When I was at Lloyd Center mall — in the one of 10 cinemas I don’t go to often, in a seat I’ve never taken before — I realized that the door, right next to me (I was in the back, aisle seat behind the L-shaped door/entrance) wasn’t closing, even though the previews had started. I grew more and more irritated the longer the previews went on, until the opening for the feature started, and then the door closed by itself.
I had no idea it would do this, of course; I expected some dumbass whose job it was to manually close the thing just hadn’t shown up on time, and I’d have to go and complain, if I wanted to get the job done.
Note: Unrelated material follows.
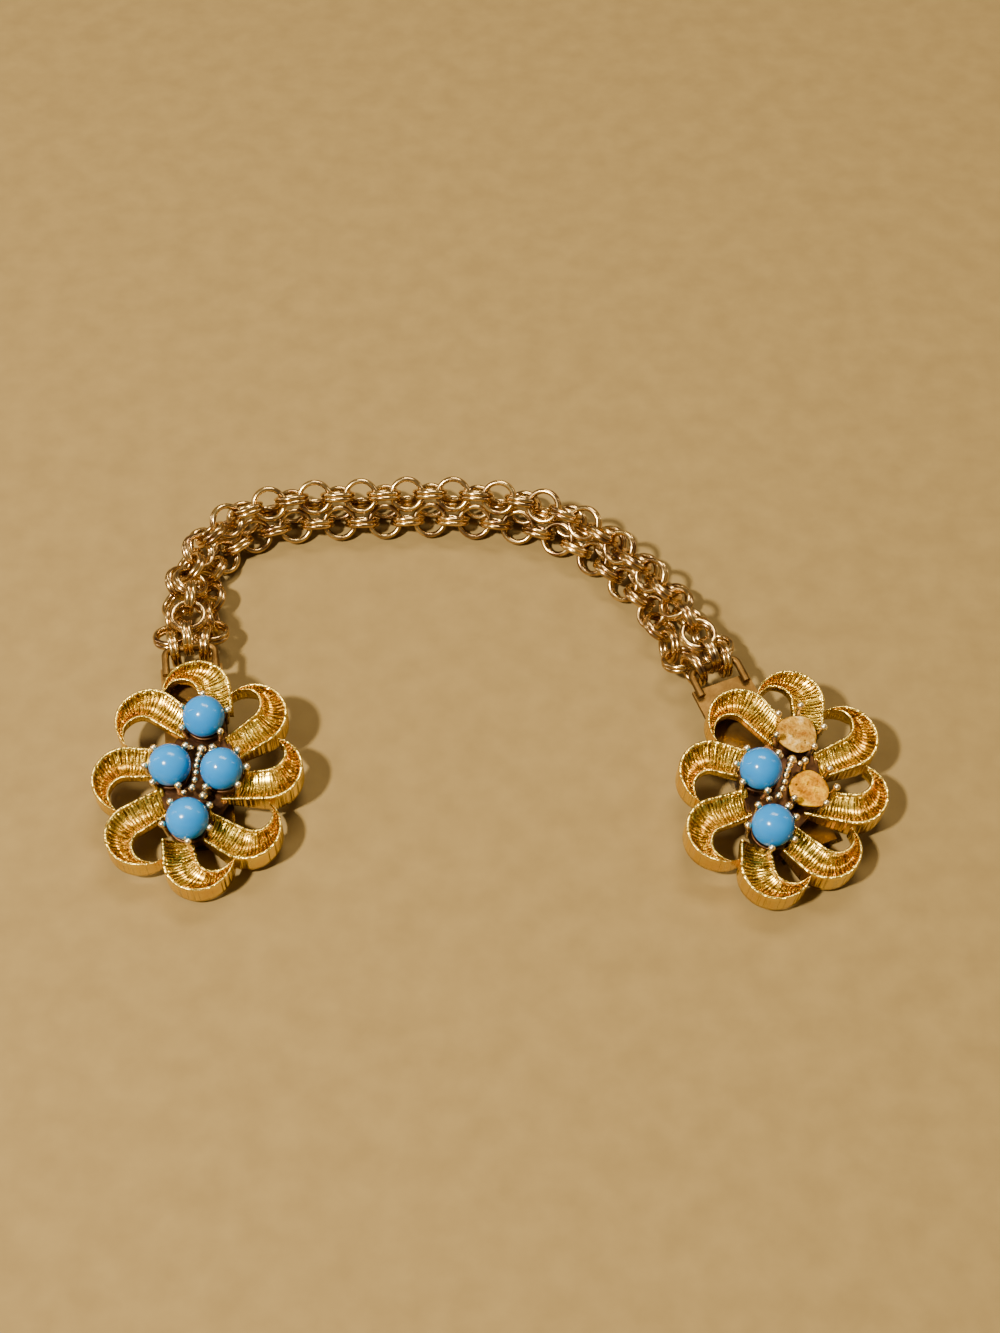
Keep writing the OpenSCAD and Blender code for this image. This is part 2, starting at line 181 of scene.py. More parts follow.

What I realized, though, thinking about it later, was this: this is an incredibly neat invention, more semi-mythic than technologically innovative, more haunting in its implications (all those doors quietly closing themselves) and giddily creepy than surprising as an “invention” Regal Cinemas (or whoever they sub-contract) could have come up with — but nobody had told me. I hadn’t read about it anywhere, hadn’t seen mention of this change/leap-forward with any accolades, real or feigned: it had simply passed, made by people who had other and better things to do, into practice — at which point, you’re a naïf for gawking at it with real wonder (“What’s the big deal with that?”) or you’re one of those legitimate bores who are perpetually living out their incompleted childhoods, acting like noticing the smallest thing really is an occasion to pat yourself on the back for it.
I thought, having reached this (set of) conclusion(s): this is how things get wasted.